Repeat, line for line, the entries printed below.

◆ ◆ ◆ ◆ ◆ ◆ ◆

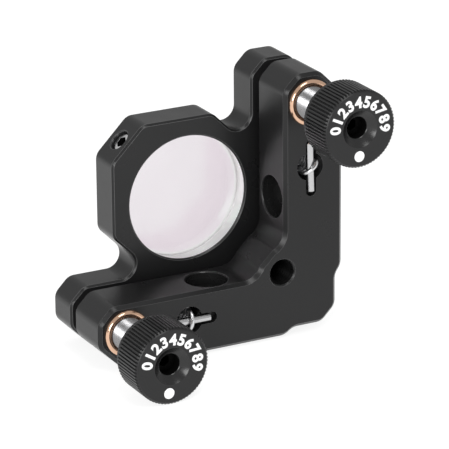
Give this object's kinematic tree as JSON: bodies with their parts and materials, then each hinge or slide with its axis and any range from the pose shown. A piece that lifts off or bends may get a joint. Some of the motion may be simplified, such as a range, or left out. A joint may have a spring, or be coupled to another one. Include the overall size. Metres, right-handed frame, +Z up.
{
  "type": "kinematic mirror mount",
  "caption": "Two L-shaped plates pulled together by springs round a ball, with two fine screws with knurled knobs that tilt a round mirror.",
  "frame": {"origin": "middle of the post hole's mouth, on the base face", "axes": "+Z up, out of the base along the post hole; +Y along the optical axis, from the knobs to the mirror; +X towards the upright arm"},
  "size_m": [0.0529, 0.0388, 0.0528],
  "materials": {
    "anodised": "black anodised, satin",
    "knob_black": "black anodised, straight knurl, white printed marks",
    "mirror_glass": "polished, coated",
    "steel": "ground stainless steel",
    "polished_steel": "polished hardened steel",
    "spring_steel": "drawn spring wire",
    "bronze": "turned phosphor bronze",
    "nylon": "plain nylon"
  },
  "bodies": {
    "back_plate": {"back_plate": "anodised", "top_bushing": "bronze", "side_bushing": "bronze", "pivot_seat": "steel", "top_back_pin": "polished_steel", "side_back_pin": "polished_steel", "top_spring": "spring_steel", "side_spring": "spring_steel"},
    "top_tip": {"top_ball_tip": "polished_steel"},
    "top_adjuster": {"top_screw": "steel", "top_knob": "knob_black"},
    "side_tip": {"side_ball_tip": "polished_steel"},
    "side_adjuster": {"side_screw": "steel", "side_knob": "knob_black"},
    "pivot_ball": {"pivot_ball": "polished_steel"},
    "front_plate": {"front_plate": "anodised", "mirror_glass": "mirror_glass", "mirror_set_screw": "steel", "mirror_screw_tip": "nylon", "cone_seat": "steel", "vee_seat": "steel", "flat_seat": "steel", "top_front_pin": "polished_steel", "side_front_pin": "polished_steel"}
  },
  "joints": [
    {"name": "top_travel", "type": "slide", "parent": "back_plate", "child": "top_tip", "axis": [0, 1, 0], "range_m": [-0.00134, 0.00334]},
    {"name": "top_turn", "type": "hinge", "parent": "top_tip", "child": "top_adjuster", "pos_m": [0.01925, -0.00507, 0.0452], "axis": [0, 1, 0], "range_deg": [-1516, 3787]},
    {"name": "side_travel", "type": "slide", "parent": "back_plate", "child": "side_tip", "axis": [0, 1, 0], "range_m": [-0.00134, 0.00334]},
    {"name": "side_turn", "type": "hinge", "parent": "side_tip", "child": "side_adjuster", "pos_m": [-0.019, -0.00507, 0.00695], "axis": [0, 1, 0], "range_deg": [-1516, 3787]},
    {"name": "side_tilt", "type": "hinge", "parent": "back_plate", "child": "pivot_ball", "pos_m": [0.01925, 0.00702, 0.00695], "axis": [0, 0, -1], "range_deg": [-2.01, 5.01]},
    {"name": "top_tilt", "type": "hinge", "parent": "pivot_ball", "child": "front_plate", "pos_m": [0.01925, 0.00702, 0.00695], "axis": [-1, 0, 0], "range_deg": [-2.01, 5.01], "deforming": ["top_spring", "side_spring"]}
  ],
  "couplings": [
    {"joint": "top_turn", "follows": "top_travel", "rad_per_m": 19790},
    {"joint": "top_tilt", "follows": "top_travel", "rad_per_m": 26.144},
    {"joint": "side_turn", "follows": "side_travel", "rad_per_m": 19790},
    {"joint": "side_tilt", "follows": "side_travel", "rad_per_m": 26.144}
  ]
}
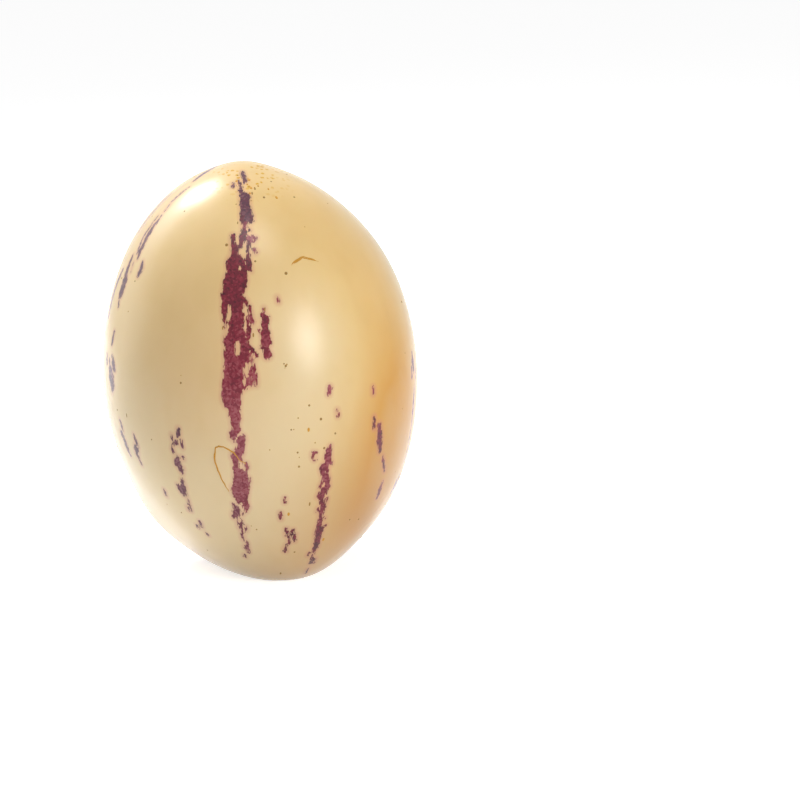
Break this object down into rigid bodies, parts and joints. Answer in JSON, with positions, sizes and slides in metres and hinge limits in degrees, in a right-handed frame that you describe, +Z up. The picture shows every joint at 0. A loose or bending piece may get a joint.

◆ ◆ ◆ ◆ ◆ ◆ ◆

RESULT FOR THIS EXERCISE —
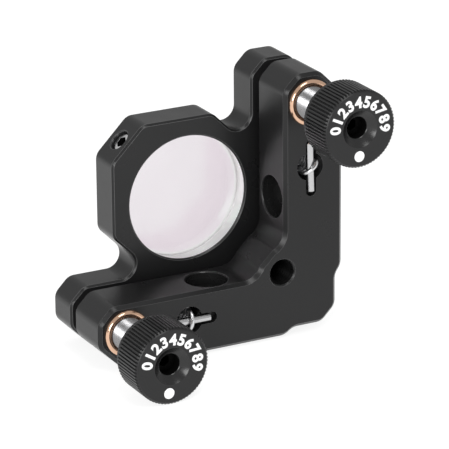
Give this object's kinematic tree as JSON: bodies with their parts and materials, then each hinge or slide with its axis and any range from the pose shown. A piece that lifts off or bends may get a joint. Some of the motion may be simplified, such as a range, or left out. A joint may have a spring, or be coupled to another one. Include the overall size. Metres, right-handed frame, +Z up.
{
  "type": "kinematic mirror mount",
  "caption": "Two L-shaped plates pulled together by springs round a ball, with two fine screws with knurled knobs that tilt a round mirror.",
  "frame": {"origin": "middle of the post hole's mouth, on the base face", "axes": "+Z up, out of the base along the post hole; +Y along the optical axis, from the knobs to the mirror; +X towards the upright arm"},
  "size_m": [0.0529, 0.0388, 0.0528],
  "materials": {
    "anodised": "black anodised, satin",
    "knob_black": "black anodised, straight knurl, white printed marks",
    "mirror_glass": "polished, coated",
    "steel": "ground stainless steel",
    "polished_steel": "polished hardened steel",
    "spring_steel": "drawn spring wire",
    "bronze": "turned phosphor bronze",
    "nylon": "plain nylon"
  },
  "bodies": {
    "back_plate": {"back_plate": "anodised", "top_bushing": "bronze", "side_bushing": "bronze", "pivot_seat": "steel", "top_back_pin": "polished_steel", "side_back_pin": "polished_steel", "top_spring": "spring_steel", "side_spring": "spring_steel"},
    "top_tip": {"top_ball_tip": "polished_steel"},
    "top_adjuster": {"top_screw": "steel", "top_knob": "knob_black"},
    "side_tip": {"side_ball_tip": "polished_steel"},
    "side_adjuster": {"side_screw": "steel", "side_knob": "knob_black"},
    "pivot_ball": {"pivot_ball": "polished_steel"},
    "front_plate": {"front_plate": "anodised", "mirror_glass": "mirror_glass", "mirror_set_screw": "steel", "mirror_screw_tip": "nylon", "cone_seat": "steel", "vee_seat": "steel", "flat_seat": "steel", "top_front_pin": "polished_steel", "side_front_pin": "polished_steel"}
  },
  "joints": [
    {"name": "top_travel", "type": "slide", "parent": "back_plate", "child": "top_tip", "axis": [0, 1, 0], "range_m": [-0.00134, 0.00334]},
    {"name": "top_turn", "type": "hinge", "parent": "top_tip", "child": "top_adjuster", "pos_m": [0.01925, -0.00507, 0.0452], "axis": [0, 1, 0], "range_deg": [-1516, 3787]},
    {"name": "side_travel", "type": "slide", "parent": "back_plate", "child": "side_tip", "axis": [0, 1, 0], "range_m": [-0.00134, 0.00334]},
    {"name": "side_turn", "type": "hinge", "parent": "side_tip", "child": "side_adjuster", "pos_m": [-0.019, -0.00507, 0.00695], "axis": [0, 1, 0], "range_deg": [-1516, 3787]},
    {"name": "side_tilt", "type": "hinge", "parent": "back_plate", "child": "pivot_ball", "pos_m": [0.01925, 0.00702, 0.00695], "axis": [0, 0, -1], "range_deg": [-2.01, 5.01]},
    {"name": "top_tilt", "type": "hinge", "parent": "pivot_ball", "child": "front_plate", "pos_m": [0.01925, 0.00702, 0.00695], "axis": [-1, 0, 0], "range_deg": [-2.01, 5.01], "deforming": ["top_spring", "side_spring"]}
  ],
  "couplings": [
    {"joint": "top_turn", "follows": "top_travel", "rad_per_m": 19790},
    {"joint": "top_tilt", "follows": "top_travel", "rad_per_m": 26.144},
    {"joint": "side_turn", "follows": "side_travel", "rad_per_m": 19790},
    {"joint": "side_tilt", "follows": "side_travel", "rad_per_m": 26.144}
  ]
}
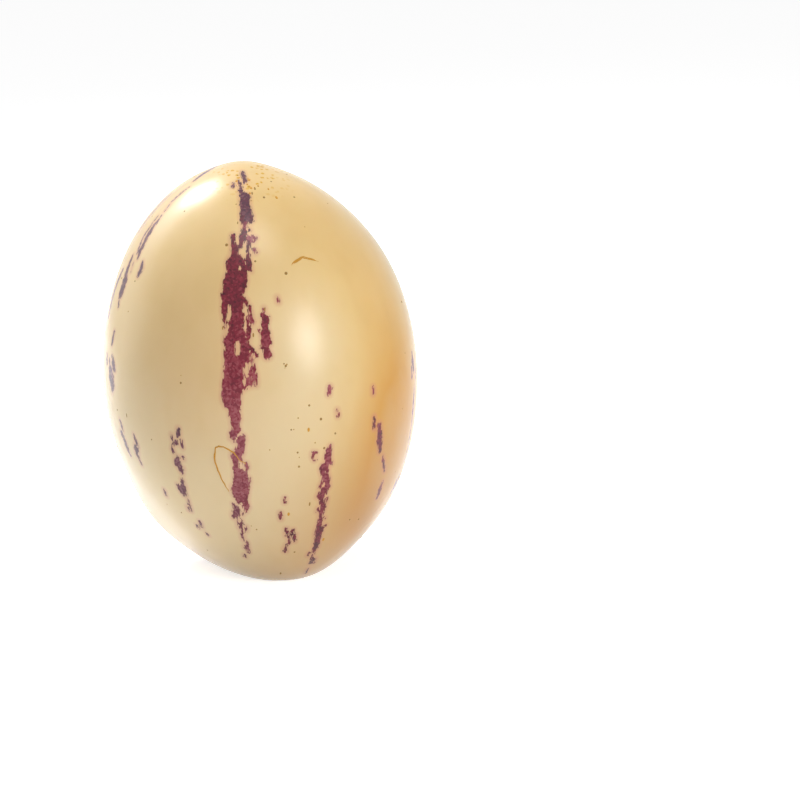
Break this object down into rigid bodies, parts and joints. Answer in JSON, with positions, sizes and slides in metres and hinge limits in degrees, in a right-handed frame that you describe, +Z up. The picture shows every joint at 0. A loose or bending piece may get a joint.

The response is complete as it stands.